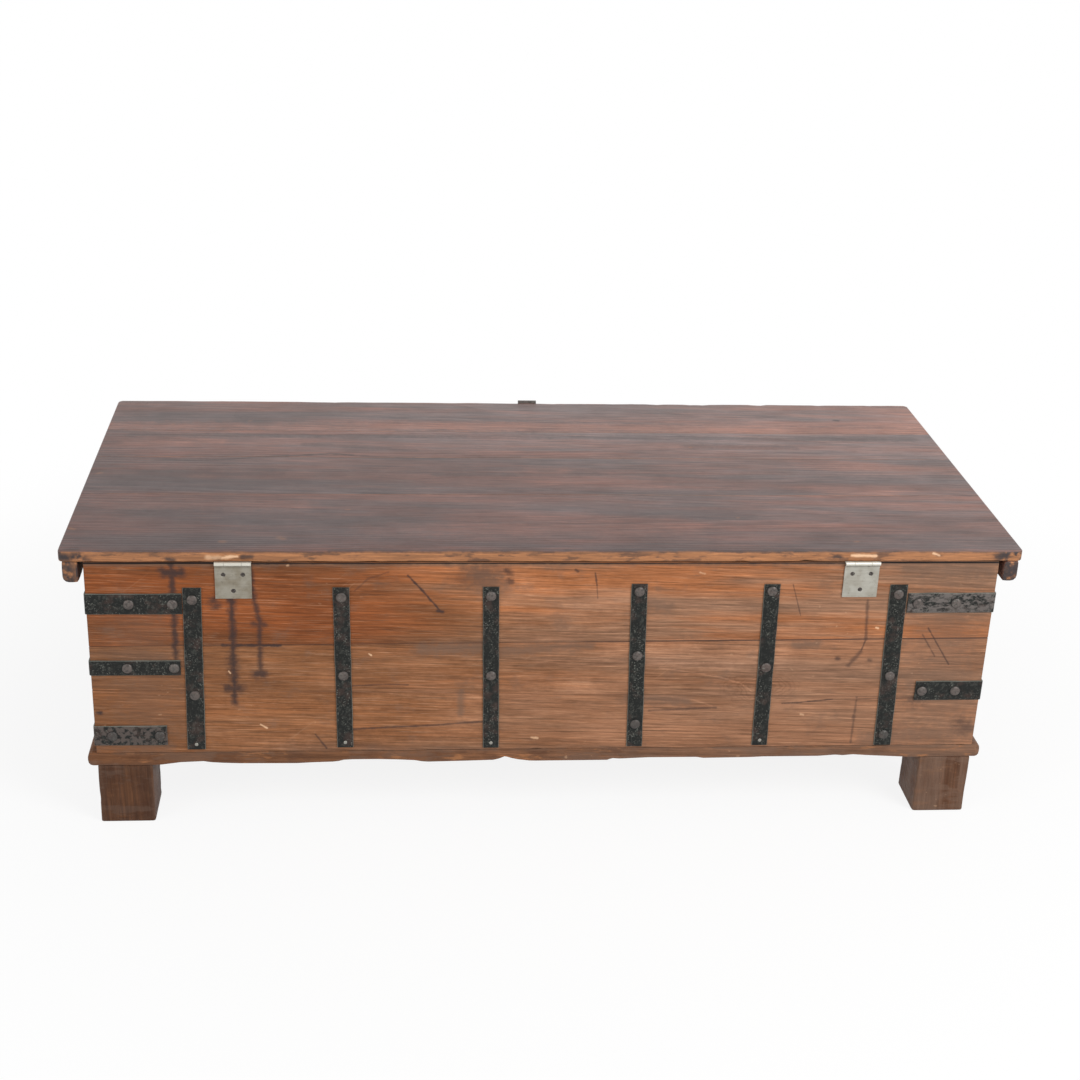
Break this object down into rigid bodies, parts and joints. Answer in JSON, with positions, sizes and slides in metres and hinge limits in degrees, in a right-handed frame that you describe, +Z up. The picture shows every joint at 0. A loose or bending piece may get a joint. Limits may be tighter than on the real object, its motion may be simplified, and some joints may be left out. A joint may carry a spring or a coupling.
{
  "type": "chest",
  "caption": "Low wooden storage trunk on block feet with iron straps, wrap-round corner bands, a plank lid on butt hinges and a hasp with a staple for a padlock.",
  "frame": {"origin": "on the floor plane, below the middle of the whole part's box, lid closed", "axes": "+X along the chest, to the right as seen from the hinge side; +Y from the hinge side, which is the side in the picture, to the hasp side; +Z up"},
  "size_m": [1.32, 0.6457, 0.4237],
  "materials": {
    "lid_wood": "worn dark stain",
    "body_wood": "aged and stained",
    "foot_wood": "dark and worn",
    "black_iron": "worn black paint",
    "rivet_iron": "hammered",
    "hinge_steel": "dull galvanised"
  },
  "bodies": {
    "chest": {"back_board_bottom": "body_wood", "back_board_middle": "body_wood", "back_board_top": "body_wood", "front_board_bottom": "body_wood", "front_board_middle": "body_wood", "front_board_top": "body_wood", "left_end_board_bottom": "body_wood", "left_end_board_top": "body_wood", "right_end_board_bottom": "body_wood", "right_end_board_top": "body_wood", "floor_board_back": "body_wood", "floor_board_middle": "body_wood", "floor_board_front": "body_wood", "foot_back_left": "foot_wood", "foot_back_right": "foot_wood", "foot_front_left": "foot_wood", "foot_front_right": "foot_wood", "back_strap_1": "black_iron", "back_strap_2": "black_iron", "back_strap_3": "black_iron", "back_strap_4": "black_iron", "back_strap_5": "black_iron", "back_strap_6": "black_iron", "front_strap_1": "black_iron", "front_strap_2": "black_iron", "front_strap_3": "black_iron", "front_strap_4": "black_iron", "front_strap_5": "black_iron", "front_strap_6": "black_iron", "end_band_left_top": "black_iron", "end_band_left_middle": "black_iron", "end_band_left_bottom": "black_iron", "end_band_right_top": "black_iron", "end_band_right_low": "black_iron", "rivets_back": "rivet_iron", "rivets_front": "rivet_iron", "rivets_ends": "rivet_iron", "strap_nails": "rivet_iron", "foot_spikes": "rivet_iron", "box_hinge_leaf_left": "hinge_steel", "box_hinge_leaf_right": "hinge_steel", "hinge_pins": "hinge_steel", "box_hinge_screws": "hinge_steel", "hasp_staple": "black_iron"},
    "lid": {"lid_plank_1": "lid_wood", "lid_plank_2": "lid_wood", "lid_plank_3": "lid_wood", "lid_plank_4": "lid_wood", "lid_cleat_left": "lid_wood", "lid_cleat_right": "lid_wood", "lid_batten_left": "lid_wood", "lid_batten_right": "lid_wood", "lid_nails": "rivet_iron", "lid_hinge_leaf_left": "hinge_steel", "lid_hinge_leaf_right": "hinge_steel", "lid_hinge_screws": "hinge_steel", "hasp_leaf": "black_iron", "hasp_pin": "black_iron", "hasp_leaf_screws": "black_iron"},
    "hasp": {"hasp_strap": "black_iron"}
  },
  "joints": [
    {"name": "lid_hinge", "type": "hinge", "parent": "chest", "child": "lid", "pos_m": [0, -0.3208, 0.4032], "axis": [1, 0, 0], "range_deg": [0, 105]},
    {"name": "hasp_hinge", "type": "hinge", "parent": "lid", "child": "hasp", "pos_m": [0.011, 0.2958, 0.4205], "axis": [1, 0, 0], "range_deg": [-18.5, 212]}
  ]
}
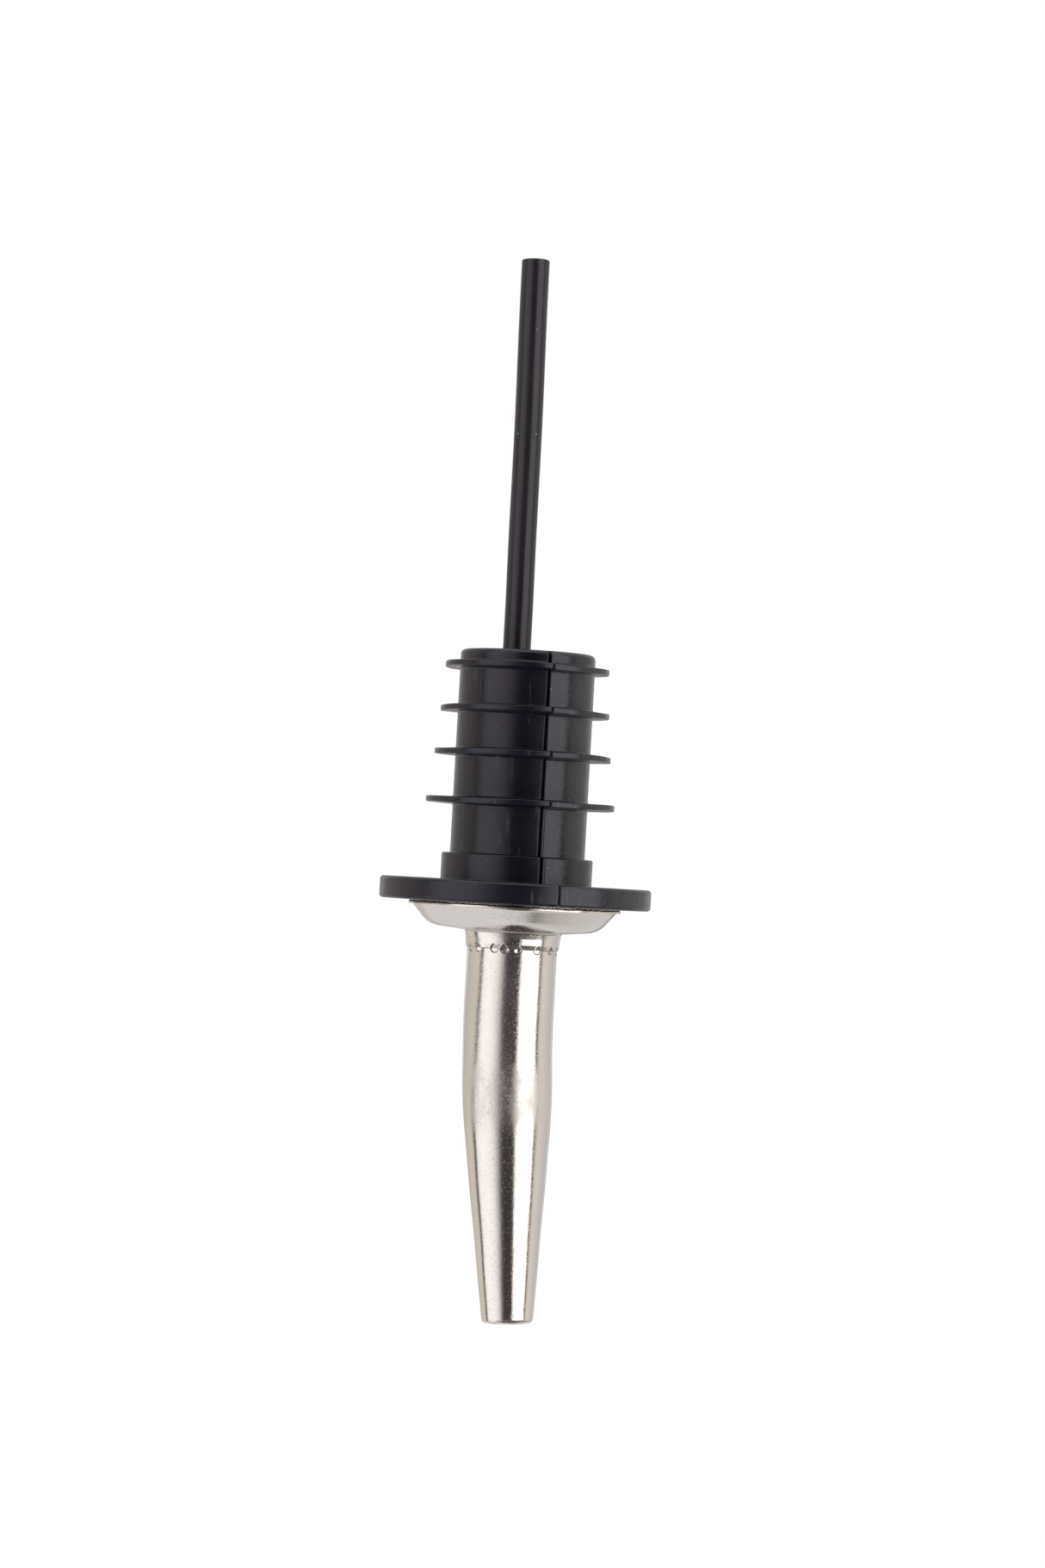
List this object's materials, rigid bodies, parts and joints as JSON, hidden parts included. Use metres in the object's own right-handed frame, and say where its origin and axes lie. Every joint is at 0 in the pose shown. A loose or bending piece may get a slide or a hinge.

◇ ◇ ◇

What is expected ::
Repeat the material above exactly.

Result for this exercise ::
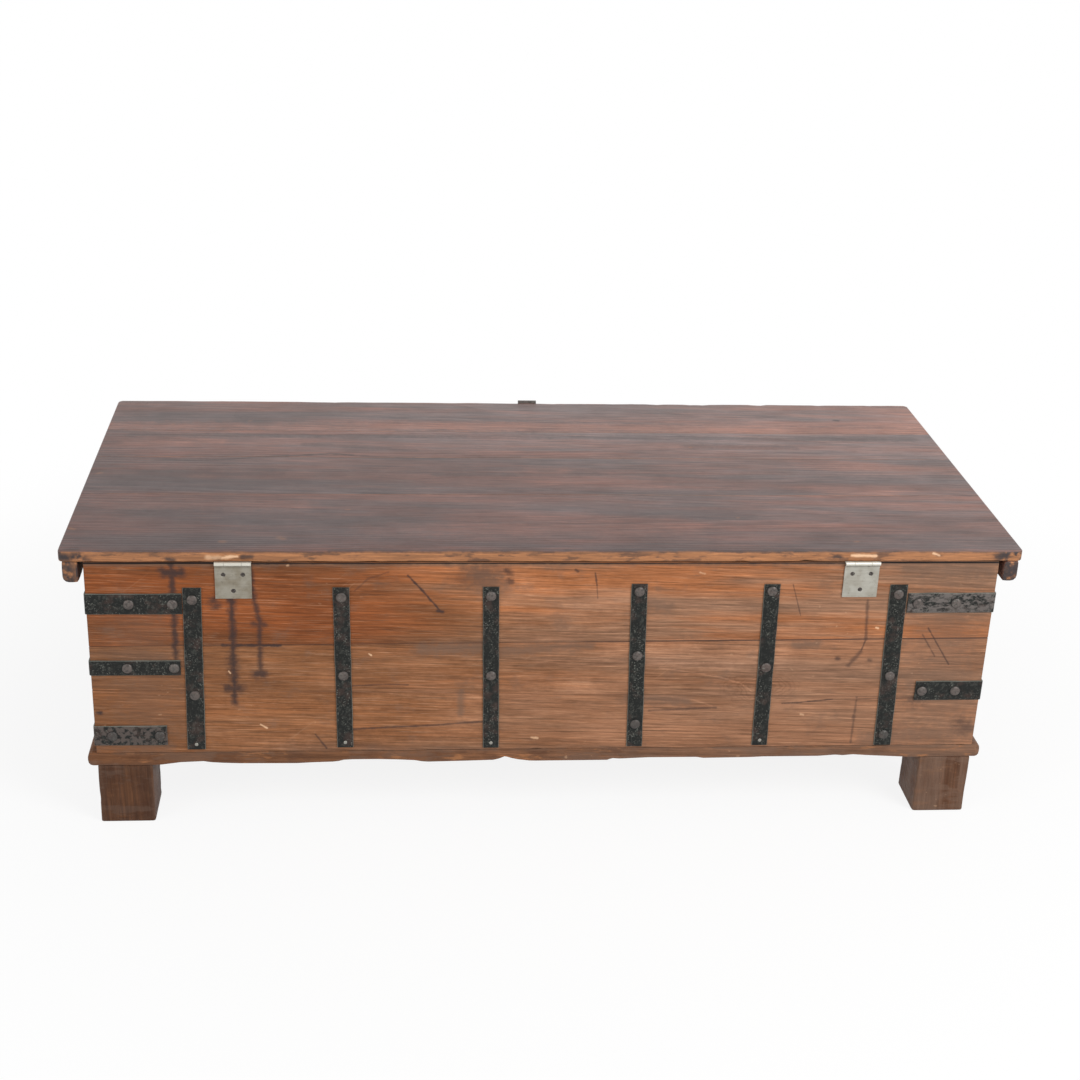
Break this object down into rigid bodies, parts and joints. Answer in JSON, with positions, sizes and slides in metres and hinge limits in degrees, in a right-handed frame that you describe, +Z up. The picture shows every joint at 0. A loose or bending piece may get a joint. Limits may be tighter than on the real object, its motion may be simplified, and some joints may be left out. A joint may carry a spring or a coupling.
{
  "type": "chest",
  "caption": "Low wooden storage trunk on block feet with iron straps, wrap-round corner bands, a plank lid on butt hinges and a hasp with a staple for a padlock.",
  "frame": {"origin": "on the floor plane, below the middle of the whole part's box, lid closed", "axes": "+X along the chest, to the right as seen from the hinge side; +Y from the hinge side, which is the side in the picture, to the hasp side; +Z up"},
  "size_m": [1.32, 0.6457, 0.4237],
  "materials": {
    "lid_wood": "worn dark stain",
    "body_wood": "aged and stained",
    "foot_wood": "dark and worn",
    "black_iron": "worn black paint",
    "rivet_iron": "hammered",
    "hinge_steel": "dull galvanised"
  },
  "bodies": {
    "chest": {"back_board_bottom": "body_wood", "back_board_middle": "body_wood", "back_board_top": "body_wood", "front_board_bottom": "body_wood", "front_board_middle": "body_wood", "front_board_top": "body_wood", "left_end_board_bottom": "body_wood", "left_end_board_top": "body_wood", "right_end_board_bottom": "body_wood", "right_end_board_top": "body_wood", "floor_board_back": "body_wood", "floor_board_middle": "body_wood", "floor_board_front": "body_wood", "foot_back_left": "foot_wood", "foot_back_right": "foot_wood", "foot_front_left": "foot_wood", "foot_front_right": "foot_wood", "back_strap_1": "black_iron", "back_strap_2": "black_iron", "back_strap_3": "black_iron", "back_strap_4": "black_iron", "back_strap_5": "black_iron", "back_strap_6": "black_iron", "front_strap_1": "black_iron", "front_strap_2": "black_iron", "front_strap_3": "black_iron", "front_strap_4": "black_iron", "front_strap_5": "black_iron", "front_strap_6": "black_iron", "end_band_left_top": "black_iron", "end_band_left_middle": "black_iron", "end_band_left_bottom": "black_iron", "end_band_right_top": "black_iron", "end_band_right_low": "black_iron", "rivets_back": "rivet_iron", "rivets_front": "rivet_iron", "rivets_ends": "rivet_iron", "strap_nails": "rivet_iron", "foot_spikes": "rivet_iron", "box_hinge_leaf_left": "hinge_steel", "box_hinge_leaf_right": "hinge_steel", "hinge_pins": "hinge_steel", "box_hinge_screws": "hinge_steel", "hasp_staple": "black_iron"},
    "lid": {"lid_plank_1": "lid_wood", "lid_plank_2": "lid_wood", "lid_plank_3": "lid_wood", "lid_plank_4": "lid_wood", "lid_cleat_left": "lid_wood", "lid_cleat_right": "lid_wood", "lid_batten_left": "lid_wood", "lid_batten_right": "lid_wood", "lid_nails": "rivet_iron", "lid_hinge_leaf_left": "hinge_steel", "lid_hinge_leaf_right": "hinge_steel", "lid_hinge_screws": "hinge_steel", "hasp_leaf": "black_iron", "hasp_pin": "black_iron", "hasp_leaf_screws": "black_iron"},
    "hasp": {"hasp_strap": "black_iron"}
  },
  "joints": [
    {"name": "lid_hinge", "type": "hinge", "parent": "chest", "child": "lid", "pos_m": [0, -0.3208, 0.4032], "axis": [1, 0, 0], "range_deg": [0, 105]},
    {"name": "hasp_hinge", "type": "hinge", "parent": "lid", "child": "hasp", "pos_m": [0.011, 0.2958, 0.4205], "axis": [1, 0, 0], "range_deg": [-18.5, 212]}
  ]
}
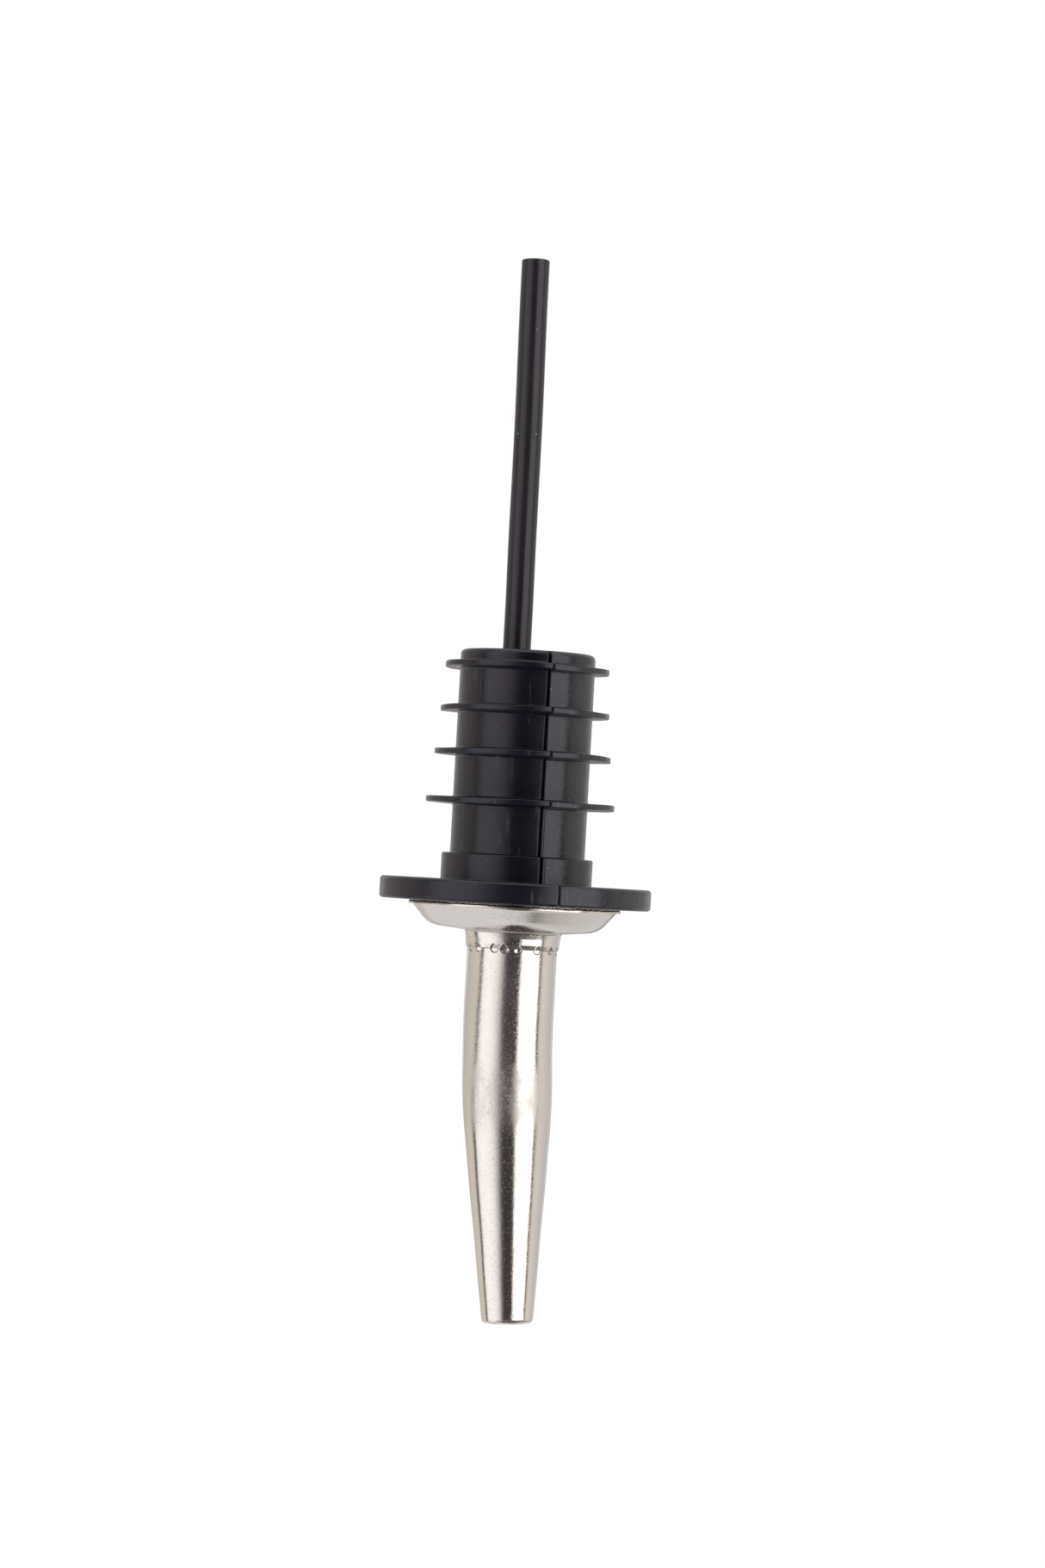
List this object's materials, rigid bodies, parts and joints as JSON, hidden parts included. Use metres in the object's own right-handed frame, and say where its origin and axes lie. Every joint is at 0 in the pose shown. A loose or bending piece may get a slide or a hinge.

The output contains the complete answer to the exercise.